_Written problem_
Copy out every line exactly as given.

_Information shown_

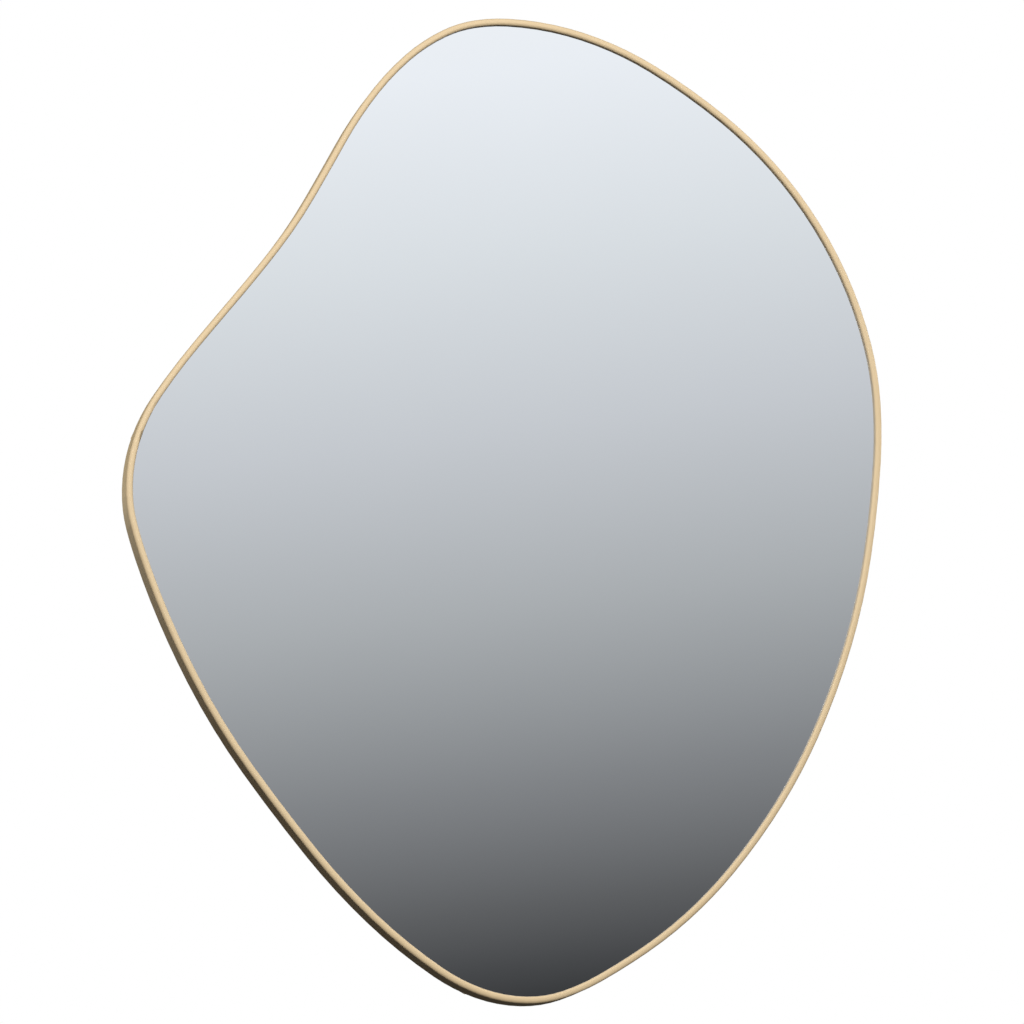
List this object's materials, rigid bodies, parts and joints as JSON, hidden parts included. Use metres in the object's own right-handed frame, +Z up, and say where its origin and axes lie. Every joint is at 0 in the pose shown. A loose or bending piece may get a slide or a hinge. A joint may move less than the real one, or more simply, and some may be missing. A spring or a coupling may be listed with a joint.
{
  "type": "wall mirror",
  "caption": "Wall mirror with an irregular pebble outline: a pane set in a thin metal tray frame, on a board with swinging D-ring hangers.",
  "frame": {"origin": "the point of the wall midway between the two wall hooks, at the height where the hanger rings bear on them", "axes": "+Z up, -Y out of the wall towards the viewer, +X to the right as seen from the front"},
  "size_m": [0.6181, 0.026, 0.8],
  "materials": {
    "frame": "satin champagne gold over rolled steel strip",
    "glass": "silvered float glass, polished",
    "film": "matt vinyl safety film",
    "board": "medium density fibreboard, painted matt black",
    "screws": "bright zinc plate",
    "tabs": "satin champagne gold, coated with the frame after welding",
    "tape": "white polyethylene foam with adhesive on both faces",
    "bumpers": "matt black rubber",
    "hangers": "bright zinc plate"
  },
  "bodies": {
    "mirror": {"frame_rim": "frame", "mirror_glass": "glass", "safety_film": "film", "backing_board": "board", "tab_screws": "screws", "frame_tab_1": "tabs", "frame_tab_2": "tabs", "frame_tab_3": "tabs", "frame_tab_4": "tabs", "frame_tab_5": "tabs", "frame_tab_6": "tabs", "frame_tab_7": "tabs", "frame_tab_8": "tabs", "foam_tape_1": "tape", "foam_tape_2": "tape", "foam_tape_3": "tape", "foam_tape_4": "tape", "foam_tape_5": "tape", "wall_bumper_1": "bumpers", "wall_bumper_2": "bumpers", "wall_bumper_3": "bumpers", "wall_bumper_4": "bumpers", "hanger_strap_left": "hangers", "hanger_screws_left": "screws", "hanger_strap_right": "hangers", "hanger_screws_right": "screws"},
    "ring_left": {"hanger_ring_left": "hangers"},
    "ring_right": {"hanger_ring_right": "hangers"}
  },
  "joints": [
    {"name": "left_ring_swing", "type": "hinge", "parent": "mirror", "child": "ring_left", "pos_m": [-0.12, -0.00535, -0.0144], "axis": [1, 0, 0], "range_deg": [0, 180]},
    {"name": "right_ring_swing", "type": "hinge", "parent": "mirror", "child": "ring_right", "pos_m": [0.12, -0.00535, -0.0144], "axis": [1, 0, 0], "range_deg": [0, 180]}
  ]
}
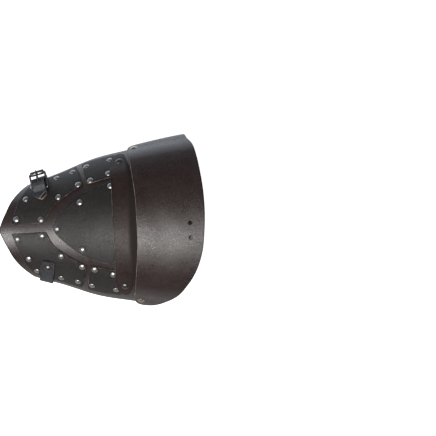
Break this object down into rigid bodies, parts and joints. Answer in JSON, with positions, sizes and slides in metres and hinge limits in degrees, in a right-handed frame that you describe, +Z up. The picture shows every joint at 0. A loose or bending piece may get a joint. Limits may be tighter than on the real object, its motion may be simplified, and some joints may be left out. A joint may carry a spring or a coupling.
{
  "type": "pauldron",
  "caption": "Articulated leather shoulder guard: riveted domed arm plate, shoulder band and neck plate on pivot rivets, with a buckled arm strap.",
  "frame": {"origin": "on the surface that the piece lies on, under the middle of its bounding box", "axes": "+X from the pointed arm end towards the neck, +Y from the wearer's front to the back, +Z up through the crown"},
  "size_m": [0.2876, 0.2376, 0.11],
  "materials": {
    "brown_leather": "dark reddish-brown vegetable-tanned leather, waxed",
    "black_leather": "blackish-brown leather, satin",
    "strap_leather": "dark strap leather",
    "nickel": "nickel-plated, polished",
    "pivot_metal": "warm nickel, slightly worn"
  },
  "bodies": {
    "arm_plate": {"base_plate": "brown_leather", "centre_plate": "black_leather", "outer_plate_back": "black_leather", "inner_plate_back": "black_leather", "outer_plate_front": "black_leather", "inner_plate_front": "black_leather", "arm_strap": "strap_leather", "buckle_chape": "strap_leather", "buckle_frame": "nickel", "buckle_roller": "nickel", "buckle_prong": "nickel", "outer_rivet_back_1": "nickel", "outer_rivet_back_2": "nickel", "outer_rivet_back_3": "nickel", "outer_rivet_back_4": "nickel", "outer_rivet_back_5": "nickel", "outer_rivet_back_6": "nickel", "outer_rivet_back_7": "nickel", "outer_rivet_back_8": "nickel", "outer_rivet_front_1": "nickel", "outer_rivet_front_2": "nickel", "outer_rivet_front_3": "nickel", "outer_rivet_front_4": "nickel", "outer_rivet_front_5": "nickel", "outer_rivet_front_6": "nickel", "outer_rivet_front_7": "nickel", "outer_rivet_front_8": "nickel", "inner_rivet_back_1": "nickel", "inner_rivet_back_2": "nickel", "inner_rivet_back_3": "nickel", "inner_rivet_back_4": "nickel", "inner_rivet_front_1": "nickel", "inner_rivet_front_2": "nickel", "inner_rivet_front_3": "nickel", "inner_rivet_front_4": "nickel", "centre_rivet_1": "nickel", "centre_rivet_2": "nickel", "centre_rivet_3": "nickel", "centre_rivet_4": "nickel", "centre_rivet_5": "nickel", "tab_snap": "nickel", "chape_rivet": "nickel"},
    "band": {"band": "brown_leather", "band_pivot_back": "pivot_metal", "band_pivot_front": "pivot_metal"},
    "neck": {"neck_plate": "brown_leather", "neck_pivot_back": "pivot_metal", "neck_pivot_front": "pivot_metal"}
  },
  "joints": [
    {"name": "band_pivot", "type": "hinge", "parent": "arm_plate", "child": "band", "pos_m": [0.02795, 0, 0.0578], "axis": [0, 1, 0], "range_deg": [-2, 5]},
    {"name": "neck_pivot", "type": "hinge", "parent": "arm_plate", "child": "neck", "pos_m": [0.04874, 0, 0.0304], "axis": [0, 1, 0], "range_deg": [-12, 3]}
  ]
}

_Solved exercise_
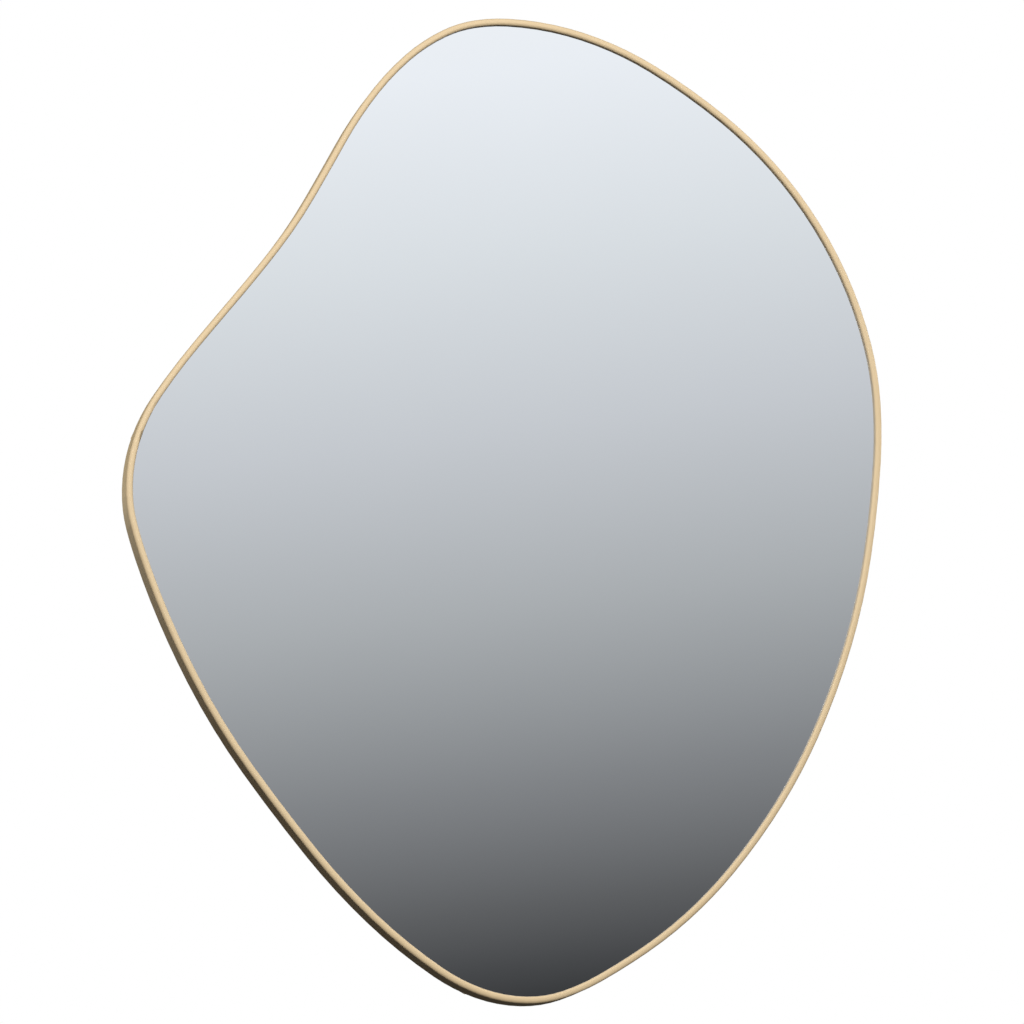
List this object's materials, rigid bodies, parts and joints as JSON, hidden parts included. Use metres in the object's own right-handed frame, +Z up, and say where its origin and axes lie. Every joint is at 0 in the pose shown. A loose or bending piece may get a slide or a hinge. A joint may move less than the real one, or more simply, and some may be missing. A spring or a coupling may be listed with a joint.
{
  "type": "wall mirror",
  "caption": "Wall mirror with an irregular pebble outline: a pane set in a thin metal tray frame, on a board with swinging D-ring hangers.",
  "frame": {"origin": "the point of the wall midway between the two wall hooks, at the height where the hanger rings bear on them", "axes": "+Z up, -Y out of the wall towards the viewer, +X to the right as seen from the front"},
  "size_m": [0.6181, 0.026, 0.8],
  "materials": {
    "frame": "satin champagne gold over rolled steel strip",
    "glass": "silvered float glass, polished",
    "film": "matt vinyl safety film",
    "board": "medium density fibreboard, painted matt black",
    "screws": "bright zinc plate",
    "tabs": "satin champagne gold, coated with the frame after welding",
    "tape": "white polyethylene foam with adhesive on both faces",
    "bumpers": "matt black rubber",
    "hangers": "bright zinc plate"
  },
  "bodies": {
    "mirror": {"frame_rim": "frame", "mirror_glass": "glass", "safety_film": "film", "backing_board": "board", "tab_screws": "screws", "frame_tab_1": "tabs", "frame_tab_2": "tabs", "frame_tab_3": "tabs", "frame_tab_4": "tabs", "frame_tab_5": "tabs", "frame_tab_6": "tabs", "frame_tab_7": "tabs", "frame_tab_8": "tabs", "foam_tape_1": "tape", "foam_tape_2": "tape", "foam_tape_3": "tape", "foam_tape_4": "tape", "foam_tape_5": "tape", "wall_bumper_1": "bumpers", "wall_bumper_2": "bumpers", "wall_bumper_3": "bumpers", "wall_bumper_4": "bumpers", "hanger_strap_left": "hangers", "hanger_screws_left": "screws", "hanger_strap_right": "hangers", "hanger_screws_right": "screws"},
    "ring_left": {"hanger_ring_left": "hangers"},
    "ring_right": {"hanger_ring_right": "hangers"}
  },
  "joints": [
    {"name": "left_ring_swing", "type": "hinge", "parent": "mirror", "child": "ring_left", "pos_m": [-0.12, -0.00535, -0.0144], "axis": [1, 0, 0], "range_deg": [0, 180]},
    {"name": "right_ring_swing", "type": "hinge", "parent": "mirror", "child": "ring_right", "pos_m": [0.12, -0.00535, -0.0144], "axis": [1, 0, 0], "range_deg": [0, 180]}
  ]
}
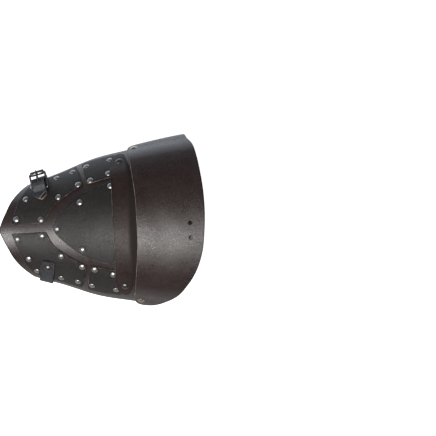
Break this object down into rigid bodies, parts and joints. Answer in JSON, with positions, sizes and slides in metres and hinge limits in degrees, in a right-handed frame that you describe, +Z up. The picture shows every joint at 0. A loose or bending piece may get a joint. Limits may be tighter than on the real object, its motion may be simplified, and some joints may be left out. A joint may carry a spring or a coupling.
{
  "type": "pauldron",
  "caption": "Articulated leather shoulder guard: riveted domed arm plate, shoulder band and neck plate on pivot rivets, with a buckled arm strap.",
  "frame": {"origin": "on the surface that the piece lies on, under the middle of its bounding box", "axes": "+X from the pointed arm end towards the neck, +Y from the wearer's front to the back, +Z up through the crown"},
  "size_m": [0.2876, 0.2376, 0.11],
  "materials": {
    "brown_leather": "dark reddish-brown vegetable-tanned leather, waxed",
    "black_leather": "blackish-brown leather, satin",
    "strap_leather": "dark strap leather",
    "nickel": "nickel-plated, polished",
    "pivot_metal": "warm nickel, slightly worn"
  },
  "bodies": {
    "arm_plate": {"base_plate": "brown_leather", "centre_plate": "black_leather", "outer_plate_back": "black_leather", "inner_plate_back": "black_leather", "outer_plate_front": "black_leather", "inner_plate_front": "black_leather", "arm_strap": "strap_leather", "buckle_chape": "strap_leather", "buckle_frame": "nickel", "buckle_roller": "nickel", "buckle_prong": "nickel", "outer_rivet_back_1": "nickel", "outer_rivet_back_2": "nickel", "outer_rivet_back_3": "nickel", "outer_rivet_back_4": "nickel", "outer_rivet_back_5": "nickel", "outer_rivet_back_6": "nickel", "outer_rivet_back_7": "nickel", "outer_rivet_back_8": "nickel", "outer_rivet_front_1": "nickel", "outer_rivet_front_2": "nickel", "outer_rivet_front_3": "nickel", "outer_rivet_front_4": "nickel", "outer_rivet_front_5": "nickel", "outer_rivet_front_6": "nickel", "outer_rivet_front_7": "nickel", "outer_rivet_front_8": "nickel", "inner_rivet_back_1": "nickel", "inner_rivet_back_2": "nickel", "inner_rivet_back_3": "nickel", "inner_rivet_back_4": "nickel", "inner_rivet_front_1": "nickel", "inner_rivet_front_2": "nickel", "inner_rivet_front_3": "nickel", "inner_rivet_front_4": "nickel", "centre_rivet_1": "nickel", "centre_rivet_2": "nickel", "centre_rivet_3": "nickel", "centre_rivet_4": "nickel", "centre_rivet_5": "nickel", "tab_snap": "nickel", "chape_rivet": "nickel"},
    "band": {"band": "brown_leather", "band_pivot_back": "pivot_metal", "band_pivot_front": "pivot_metal"},
    "neck": {"neck_plate": "brown_leather", "neck_pivot_back": "pivot_metal", "neck_pivot_front": "pivot_metal"}
  },
  "joints": [
    {"name": "band_pivot", "type": "hinge", "parent": "arm_plate", "child": "band", "pos_m": [0.02795, 0, 0.0578], "axis": [0, 1, 0], "range_deg": [-2, 5]},
    {"name": "neck_pivot", "type": "hinge", "parent": "arm_plate", "child": "neck", "pos_m": [0.04874, 0, 0.0304], "axis": [0, 1, 0], "range_deg": [-12, 3]}
  ]
}